__Record excerpts__.
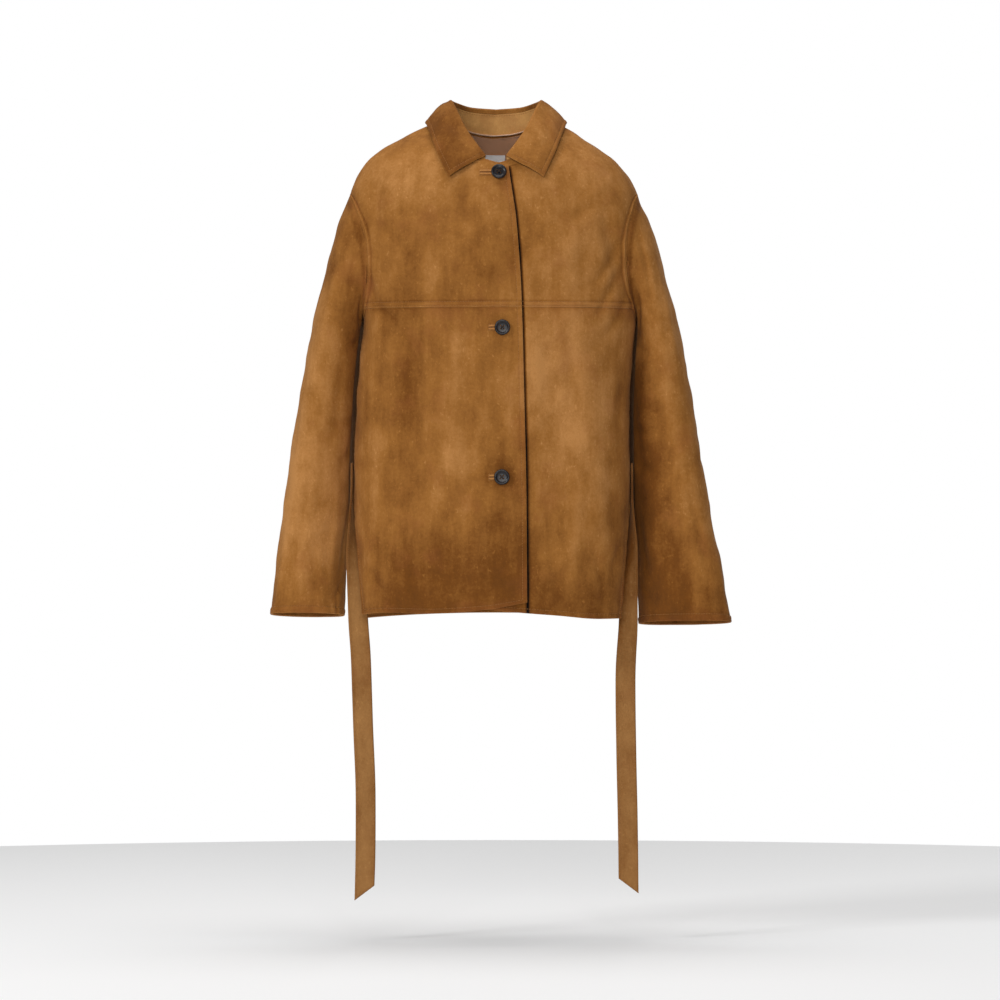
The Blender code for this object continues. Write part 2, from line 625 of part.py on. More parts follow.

* * *

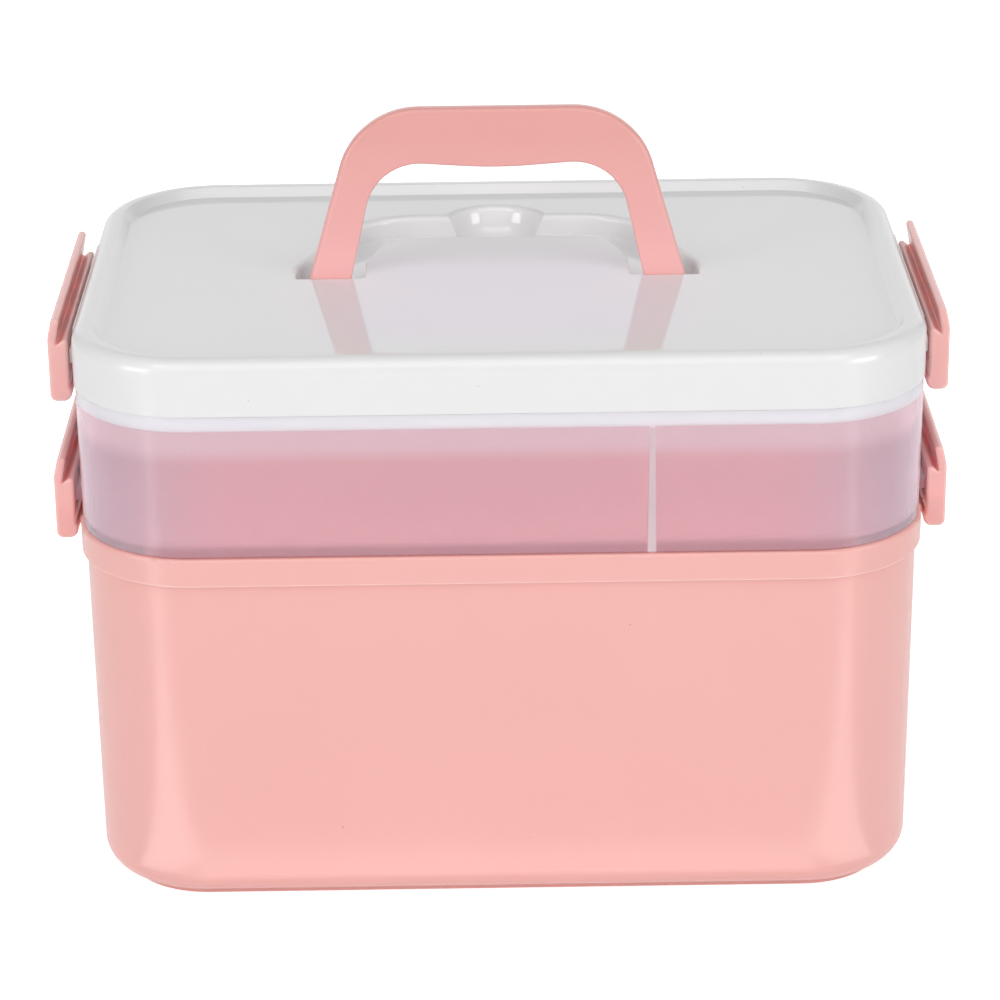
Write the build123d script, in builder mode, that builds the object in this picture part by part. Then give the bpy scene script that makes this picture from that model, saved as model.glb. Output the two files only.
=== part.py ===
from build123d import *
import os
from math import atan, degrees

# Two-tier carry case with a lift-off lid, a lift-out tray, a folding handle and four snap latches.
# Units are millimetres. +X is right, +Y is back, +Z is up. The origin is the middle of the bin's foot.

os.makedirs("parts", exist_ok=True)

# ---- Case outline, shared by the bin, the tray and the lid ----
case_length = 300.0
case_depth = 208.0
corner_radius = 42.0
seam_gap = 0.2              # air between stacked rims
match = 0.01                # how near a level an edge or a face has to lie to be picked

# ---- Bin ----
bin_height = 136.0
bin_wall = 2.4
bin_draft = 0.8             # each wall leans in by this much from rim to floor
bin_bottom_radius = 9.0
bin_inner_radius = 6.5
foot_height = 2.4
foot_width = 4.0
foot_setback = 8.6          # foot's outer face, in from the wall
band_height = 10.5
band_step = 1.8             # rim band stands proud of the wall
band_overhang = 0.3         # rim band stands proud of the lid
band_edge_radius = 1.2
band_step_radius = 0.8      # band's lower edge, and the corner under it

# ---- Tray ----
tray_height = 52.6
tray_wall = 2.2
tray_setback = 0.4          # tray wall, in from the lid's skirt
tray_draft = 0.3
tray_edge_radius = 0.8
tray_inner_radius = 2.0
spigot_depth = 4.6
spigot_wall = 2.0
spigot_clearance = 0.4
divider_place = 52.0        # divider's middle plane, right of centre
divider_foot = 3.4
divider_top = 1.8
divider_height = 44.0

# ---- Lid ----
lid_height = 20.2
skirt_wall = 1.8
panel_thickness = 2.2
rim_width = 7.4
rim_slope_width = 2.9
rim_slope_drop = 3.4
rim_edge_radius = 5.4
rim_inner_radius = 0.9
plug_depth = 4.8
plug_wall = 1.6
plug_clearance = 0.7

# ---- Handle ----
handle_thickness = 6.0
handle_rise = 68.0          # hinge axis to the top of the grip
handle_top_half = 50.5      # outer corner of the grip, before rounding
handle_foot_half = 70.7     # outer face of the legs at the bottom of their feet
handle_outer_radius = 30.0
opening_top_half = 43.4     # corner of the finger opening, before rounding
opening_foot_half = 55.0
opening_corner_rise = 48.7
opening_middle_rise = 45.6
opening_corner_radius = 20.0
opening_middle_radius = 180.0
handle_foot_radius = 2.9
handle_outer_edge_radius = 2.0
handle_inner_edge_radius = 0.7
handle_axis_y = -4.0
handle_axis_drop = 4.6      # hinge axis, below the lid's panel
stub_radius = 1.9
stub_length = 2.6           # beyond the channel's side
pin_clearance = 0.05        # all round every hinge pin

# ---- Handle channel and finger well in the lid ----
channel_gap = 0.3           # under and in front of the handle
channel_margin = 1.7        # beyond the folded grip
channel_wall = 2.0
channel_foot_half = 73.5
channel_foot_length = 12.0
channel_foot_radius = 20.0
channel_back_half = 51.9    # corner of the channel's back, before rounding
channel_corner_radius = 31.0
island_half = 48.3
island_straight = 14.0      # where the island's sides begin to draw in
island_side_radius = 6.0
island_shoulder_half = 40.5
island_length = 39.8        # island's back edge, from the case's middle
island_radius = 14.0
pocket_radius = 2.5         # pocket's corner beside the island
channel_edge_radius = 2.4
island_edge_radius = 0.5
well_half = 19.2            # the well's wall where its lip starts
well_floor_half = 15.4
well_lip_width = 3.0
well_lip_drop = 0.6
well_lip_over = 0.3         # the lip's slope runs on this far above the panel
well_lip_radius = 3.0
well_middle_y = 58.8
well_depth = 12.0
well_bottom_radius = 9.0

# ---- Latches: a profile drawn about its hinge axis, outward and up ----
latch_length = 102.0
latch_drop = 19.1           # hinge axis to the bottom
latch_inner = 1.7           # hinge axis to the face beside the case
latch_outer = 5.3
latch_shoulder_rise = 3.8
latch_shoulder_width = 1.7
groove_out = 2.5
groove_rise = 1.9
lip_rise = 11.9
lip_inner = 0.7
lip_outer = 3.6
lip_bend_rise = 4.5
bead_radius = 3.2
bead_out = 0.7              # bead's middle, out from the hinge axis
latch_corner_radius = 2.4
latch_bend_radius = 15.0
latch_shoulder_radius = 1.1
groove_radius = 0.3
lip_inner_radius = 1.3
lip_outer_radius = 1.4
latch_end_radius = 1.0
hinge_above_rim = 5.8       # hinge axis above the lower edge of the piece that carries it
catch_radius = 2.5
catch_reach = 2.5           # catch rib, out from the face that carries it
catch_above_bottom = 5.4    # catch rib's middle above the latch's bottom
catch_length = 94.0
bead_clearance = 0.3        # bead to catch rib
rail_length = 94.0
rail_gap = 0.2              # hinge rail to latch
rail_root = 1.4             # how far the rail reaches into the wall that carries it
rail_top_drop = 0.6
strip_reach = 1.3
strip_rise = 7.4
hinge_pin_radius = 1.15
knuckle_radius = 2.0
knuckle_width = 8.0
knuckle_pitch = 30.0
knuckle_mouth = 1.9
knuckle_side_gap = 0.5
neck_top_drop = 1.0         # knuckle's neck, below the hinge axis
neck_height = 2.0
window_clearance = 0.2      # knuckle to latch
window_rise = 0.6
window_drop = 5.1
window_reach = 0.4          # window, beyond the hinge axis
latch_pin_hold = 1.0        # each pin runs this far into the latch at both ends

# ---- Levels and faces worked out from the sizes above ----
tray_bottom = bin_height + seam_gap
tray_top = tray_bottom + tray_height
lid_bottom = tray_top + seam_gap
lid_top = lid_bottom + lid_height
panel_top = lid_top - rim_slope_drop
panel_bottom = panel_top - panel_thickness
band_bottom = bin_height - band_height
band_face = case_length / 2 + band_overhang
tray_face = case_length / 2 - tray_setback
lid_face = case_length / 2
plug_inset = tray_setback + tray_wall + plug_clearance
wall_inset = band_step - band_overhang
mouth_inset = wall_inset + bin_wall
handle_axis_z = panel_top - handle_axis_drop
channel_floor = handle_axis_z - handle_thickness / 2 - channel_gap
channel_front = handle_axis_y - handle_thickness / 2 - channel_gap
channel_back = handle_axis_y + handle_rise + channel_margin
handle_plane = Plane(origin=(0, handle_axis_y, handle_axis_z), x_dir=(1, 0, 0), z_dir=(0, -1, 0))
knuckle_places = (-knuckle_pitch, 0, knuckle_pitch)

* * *

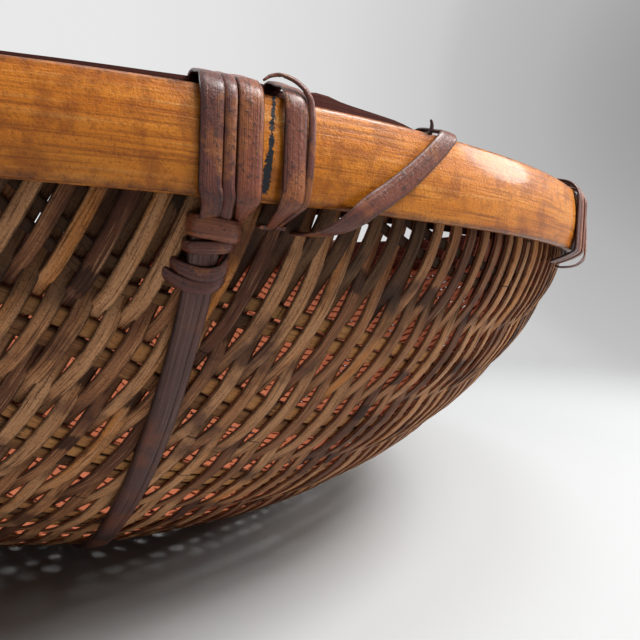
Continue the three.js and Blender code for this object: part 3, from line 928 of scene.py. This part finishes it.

__Written problem__. Copy out exactly the lines from the one containing "Write the build123d" to the one containing "from math import atan, degrees", both ends inclusive.

__Solution to the problem__.
Write the build123d script, in builder mode, that builds the object in this picture part by part. Then give the bpy scene script that makes this picture from that model, saved as model.glb. Output the two files only.
=== part.py ===
from build123d import *
import os
from math import atan, degrees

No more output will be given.